"Rank classification" in evaluation for multiple choices

Open yuchenlin opened this issue 3 years ago • 1 comments

Hi,

Thanks for the repo! I was wondering if you would please point out which lines of code are for the "rank classification" idea used for evaluating the multiple-choice style tasks?

The paper describes it like this on Page 6:

For tasks that involve choosing the correct completion from several options (e.g. multiple choice question answering), we follow Brown et al. (2020) and use rank classification to evaluate our model: we compute the log-likelihood of each of the target options under the fine-tuned model and select the option with the highest log-likelihood as the prediction.
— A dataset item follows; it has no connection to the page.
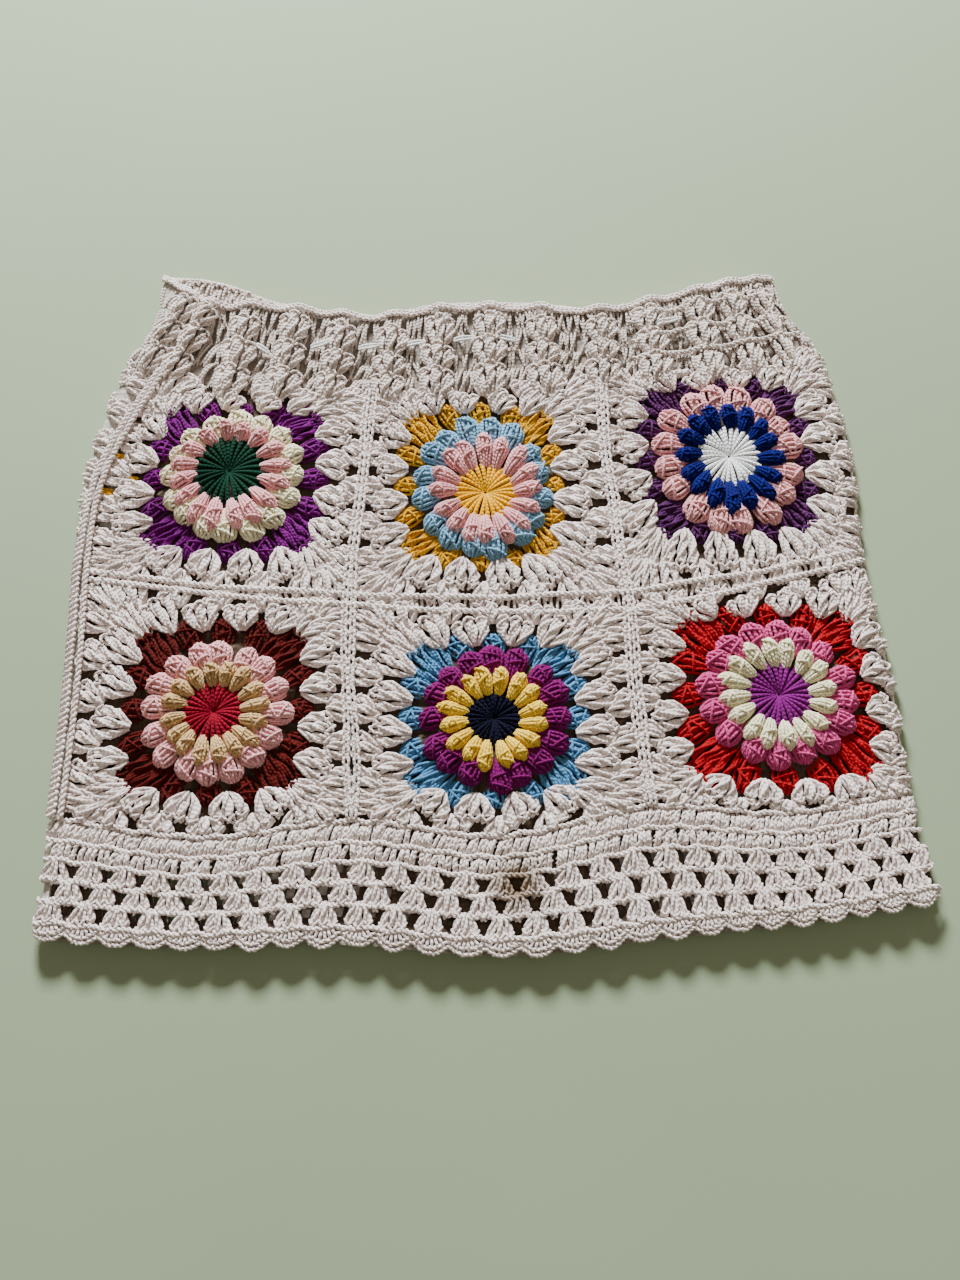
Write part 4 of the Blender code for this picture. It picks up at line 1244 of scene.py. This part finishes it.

For simplicity, we do not apply length normalization to the log-likelihoods of the target options.

Thank you!

Mar 06 '23 21:03 yuchenlin

Ah I think I found it here in the forward function of the customized EncoderDecoderModel class: https://github.com/bigscience-workshop/t-zero/blob/25c0761427f3894a8ec5a062a075b96037fb1492/t0/model.py#L56

However, I was wondering if you would please help give a short tutorial that how we can use the same idea to easily evaluate other LMs (say a fine-tuned BART) to make sure the comparisons are fair.

Mar 06 '23 21:03 yuchenlin